━━━ Material provided

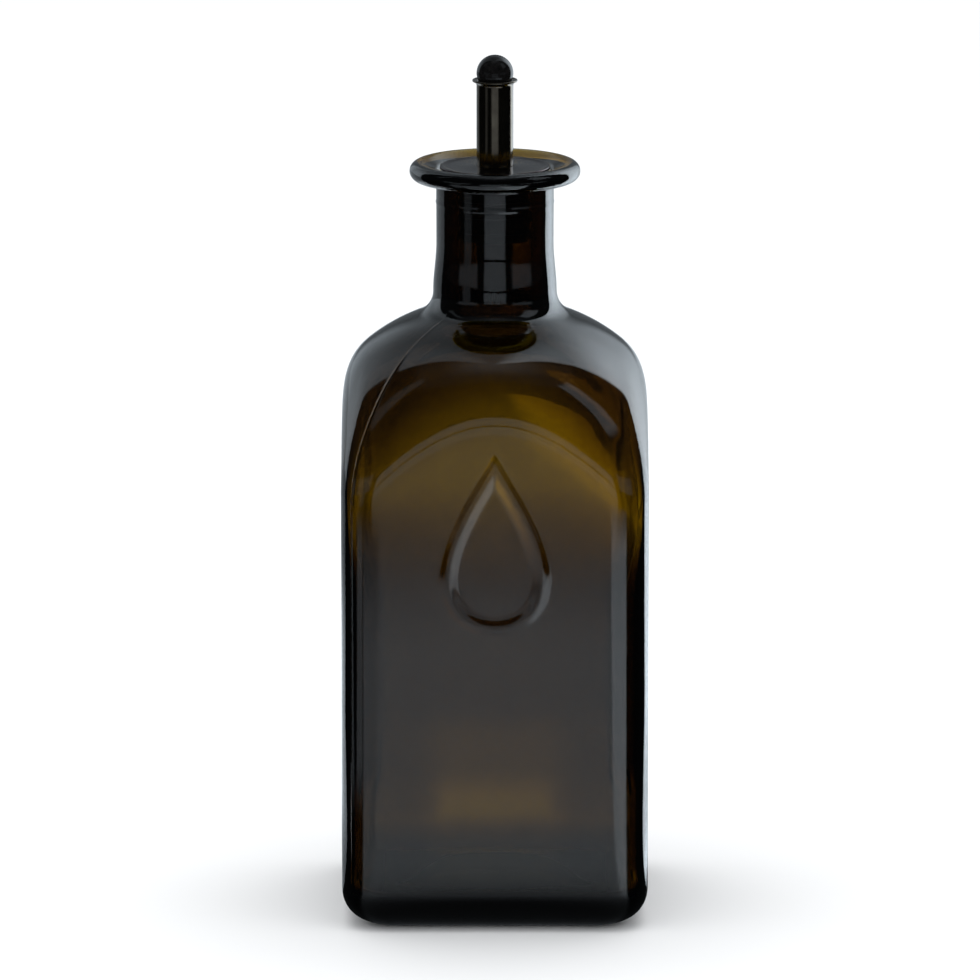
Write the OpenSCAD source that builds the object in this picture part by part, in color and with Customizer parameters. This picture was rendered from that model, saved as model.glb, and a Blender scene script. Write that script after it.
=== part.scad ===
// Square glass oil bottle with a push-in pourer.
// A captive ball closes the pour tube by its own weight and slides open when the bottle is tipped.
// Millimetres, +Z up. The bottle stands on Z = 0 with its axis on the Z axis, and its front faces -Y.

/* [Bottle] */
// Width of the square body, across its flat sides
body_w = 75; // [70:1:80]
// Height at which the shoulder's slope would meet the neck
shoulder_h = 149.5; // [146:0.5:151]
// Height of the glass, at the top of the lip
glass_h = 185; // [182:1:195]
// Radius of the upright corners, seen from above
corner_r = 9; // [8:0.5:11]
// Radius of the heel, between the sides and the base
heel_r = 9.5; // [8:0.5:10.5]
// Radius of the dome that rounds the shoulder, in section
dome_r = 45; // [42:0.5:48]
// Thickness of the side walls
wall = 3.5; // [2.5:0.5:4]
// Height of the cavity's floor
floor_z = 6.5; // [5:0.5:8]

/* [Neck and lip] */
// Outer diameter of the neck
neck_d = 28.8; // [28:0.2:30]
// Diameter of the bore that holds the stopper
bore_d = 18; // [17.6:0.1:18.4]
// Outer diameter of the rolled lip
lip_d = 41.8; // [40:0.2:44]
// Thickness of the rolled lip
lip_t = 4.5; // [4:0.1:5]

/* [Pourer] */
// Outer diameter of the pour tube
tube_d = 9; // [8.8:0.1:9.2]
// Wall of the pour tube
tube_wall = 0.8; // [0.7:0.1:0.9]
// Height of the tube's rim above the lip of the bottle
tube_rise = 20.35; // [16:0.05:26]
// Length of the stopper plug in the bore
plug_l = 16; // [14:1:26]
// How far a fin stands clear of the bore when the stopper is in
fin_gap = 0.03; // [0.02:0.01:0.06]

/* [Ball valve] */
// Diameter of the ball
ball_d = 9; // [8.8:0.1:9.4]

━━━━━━

Short problem —
Give back exactly the material above from its opening line to the line bearing "front faces -Y.".

Written answer —
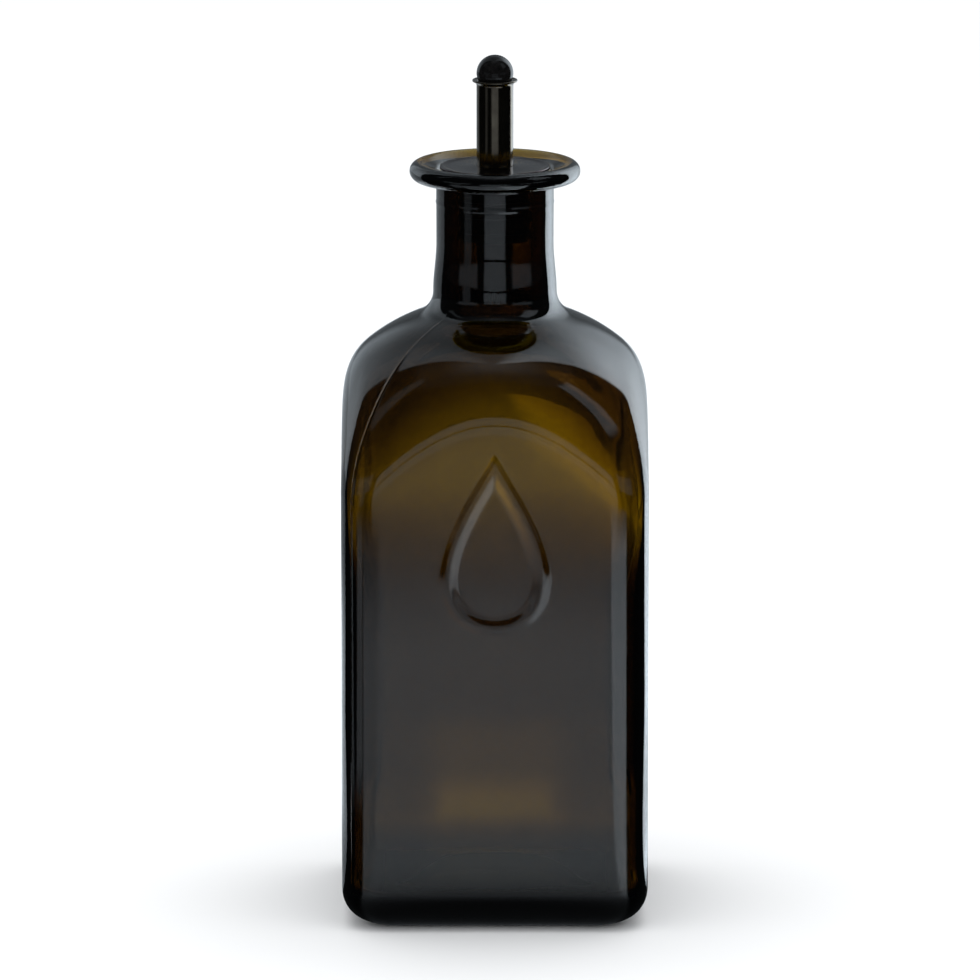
Write the OpenSCAD source that builds the object in this picture part by part, in color and with Customizer parameters. This picture was rendered from that model, saved as model.glb, and a Blender scene script. Write that script after it.
=== part.scad ===
// Square glass oil bottle with a push-in pourer.
// A captive ball closes the pour tube by its own weight and slides open when the bottle is tipped.
// Millimetres, +Z up. The bottle stands on Z = 0 with its axis on the Z axis, and its front faces -Y.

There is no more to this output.